An overview of G3-PLC

As was mentioned, the DLMS provides support for COSEM APs connections based on the services received from the lower layers. In G3-PLC, these lower layers are COSEM/UDP wrapper (IEC 62056-4-7), UDP, iPv4 or iPv6, which is implemented in conjunction with 6LoWPAN, MAC layer and finally OFDM PLC at the physical layer. Figure 4 shows an overview of the DLMS/COSEM, which is supported by the G3-PLC protocol.

Figure 4

DLMS/COSEM supported by G3-PLC protocols.

Addressing is an important part of any communication system. In a G3-PLC AMI network, an IP address is assigned to each physical device during the network registration process. Moreover, all LDs and APs are labelled by two-octets addresses known as Service Access Points (SAPs).
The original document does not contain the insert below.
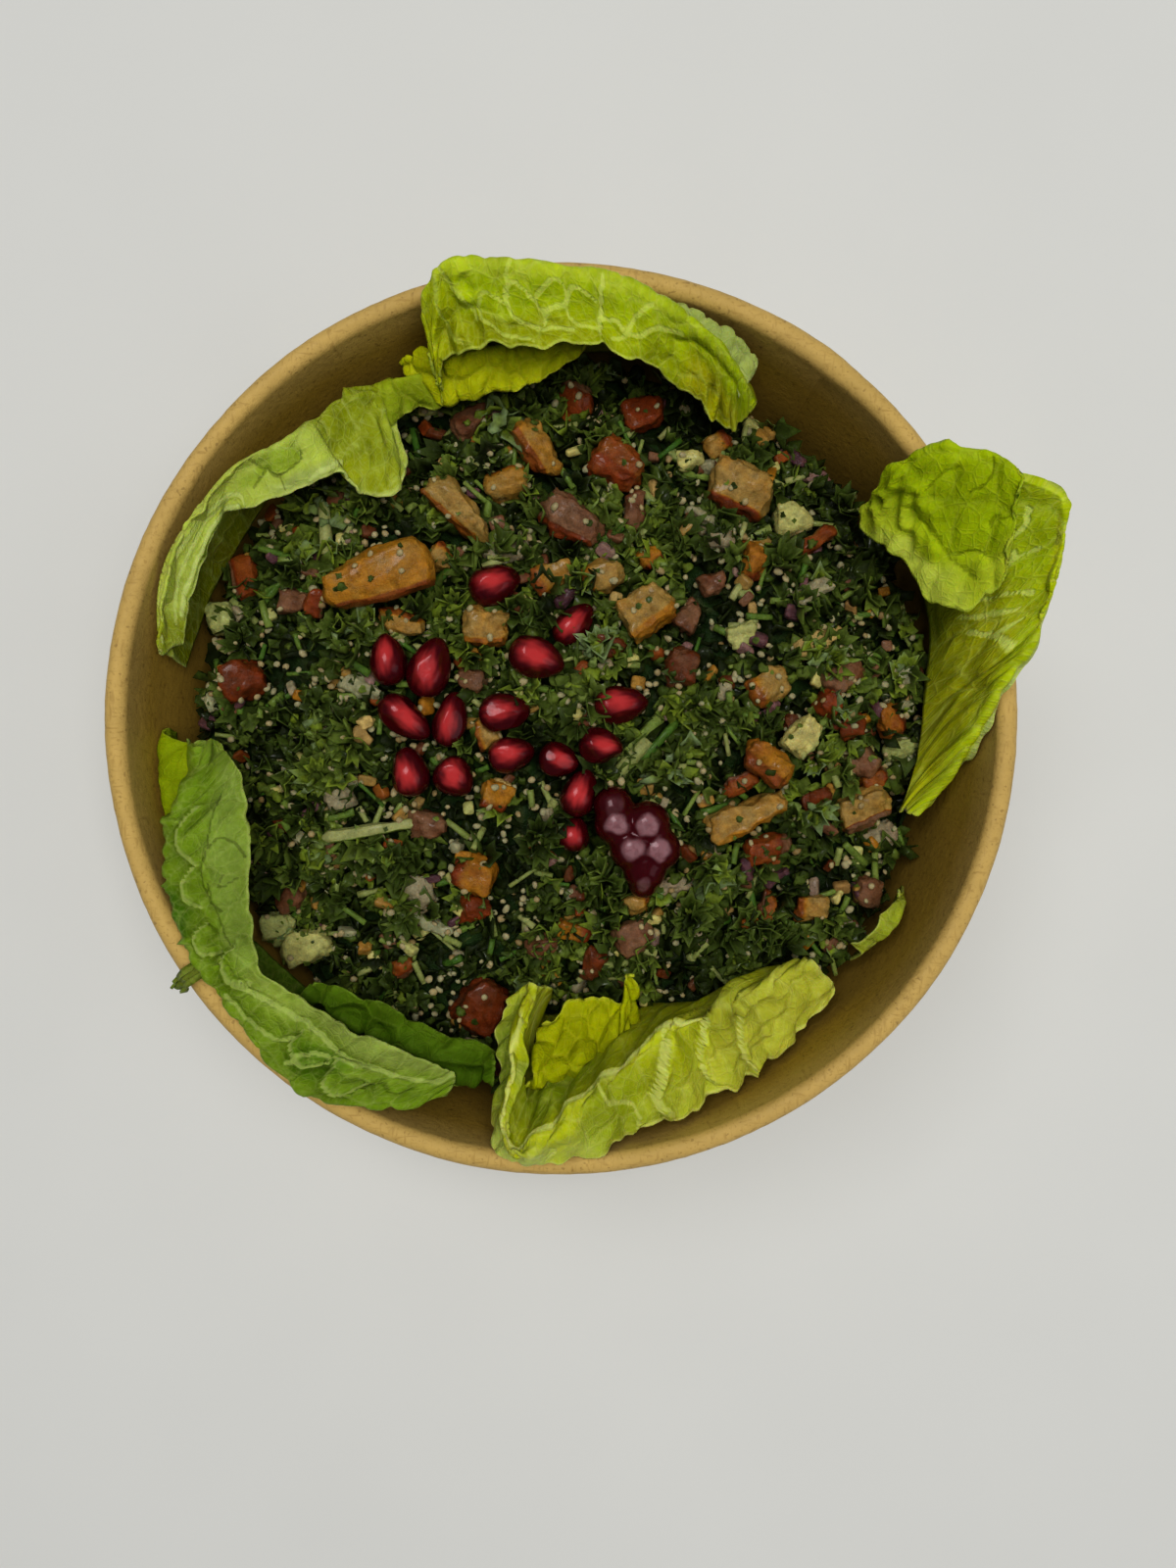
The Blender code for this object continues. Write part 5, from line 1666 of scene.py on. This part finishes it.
CUCUMBER_BITS = (
    (40.6, 36.2, 6.8, 7.2, 10, 0.30),
    (-61.0, 19.4, 5.0, 7.6, 10, 0.60),
    (-46.9, -40.4, 9.6, 8.0, 20, 0.35),
    (60.6, -4.2, 7.6, 4.8, 10, 0.62),
    (31.2, 15.0, 5.6, 4.8, 20, 0.45),
    (48.7, -30.6, 3.0, 2.0, 50, 0.02),
    (15.4, -34.4, 4.0, 1.8, -10, 0.02),
    (-52.0, -36.6, 5.6, 5.0, 0, 0.60),
    (22.6, 46.6, 4.4, 3.8, 10, 0.20),
)
CRISP_BITS = (
    (44.2, 14.0, 8.4, 3.8, 30, 0.2),
    (-34.6, -2.4, 4.2, 3.2, -40, 0.6),
    (-33.6, -0.2, 3.0, 2.2, 20, 0.1),
    (-11.2, -11.4, 4.6, 3.6, 10, 0.3),
)
# Stalks and cut chives, listed one by one: x, y, length, width, turn, tint.
STALK_BITS = (
    (-41.4, 33.6, 2.6, 9.0, 4, 0.05),
    (-52.5, 19.2, 1.6, 5.0, 20, 0.5),
    (-56.8, 8.9, 1.6, 4.0, -10, 0.5),
    (13.8, -2.6, 2.6, 12.0, -42, 0.45),
    (16.4, -3.6, 1.8, 11.0, -42, 0.9),
    (11.8, -6.4, 3.0, 9.0, -42, 0.1),
    (50.4, -8.4, 1.7, 5.0, 4, 0.02),
    (47.6, -9.0, 1.5, 5.0, 20, 0.2),
    (-32.0, -23.4, 1.5, 4.6, 50, 0.6),
    (-22.0, 24.6, 1.7, 11.0, -42, 0.95),
)


def leaf_tree():
    """A search tree of points on the leaves, in metres."""
    clouds = []
    for stations in (*LEAVES.values(), *FRILLS.values()):
        along, across = np.meshgrid(np.linspace(0, 1, 90), np.linspace(0, 1, 36))
        clouds.append(leaf_points(stations, along.ravel(), across.ravel()) * MM)
    points = np.concatenate(clouds)
    tree = kdtree.KDTree(len(points))
    for index, point in enumerate(points):
        tree.insert(point, index)
    tree.balance()
    return tree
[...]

While some SAPs are predefined, such as 0x10 for the public client APs and 0x01 for the management LDs, others are open to being assigned to other APs and LDs. Any new meter that is added to the network should first communicate with the DC's public client AP to be registered. Also, a meter's management LD contains SAP addresses for all the LDs residing in that meter.

The UDP wrapper (IEC 62056-4-7) task is to map the SAP values to a UDP port number, which is also known as the Wrapper port. The wrapper is a stateless protocol and only scales down the SAPs values to match the values of the UDP ports. The wrapper also helps with identifying the length of APDUs that are transmitted. The length of the payload will be included in the UDP header. The DLMS's APDUs may consist of ACSE's APDU or xDLMS APDUs, with each having a different length. Therefore, there is a need to identify the length of the packets.

Transport and network layer

The communication model of G3-PLC integrates a transport layer protocol with an IP suite in the network layer. The recommended network layer protocol for the G3-PLC is UDP (RFC 0768). However, UDP offers transport of datagrams in a non-connected mode, which is unreliable. To increase reliability, G3-PLC also allows the TCP protocol to be implemented at the transport layer. Nevertheless, TCP is not considered in the G3-PLC documentation, as sufficient reliability for data transmission has already been provided by subjacent layers.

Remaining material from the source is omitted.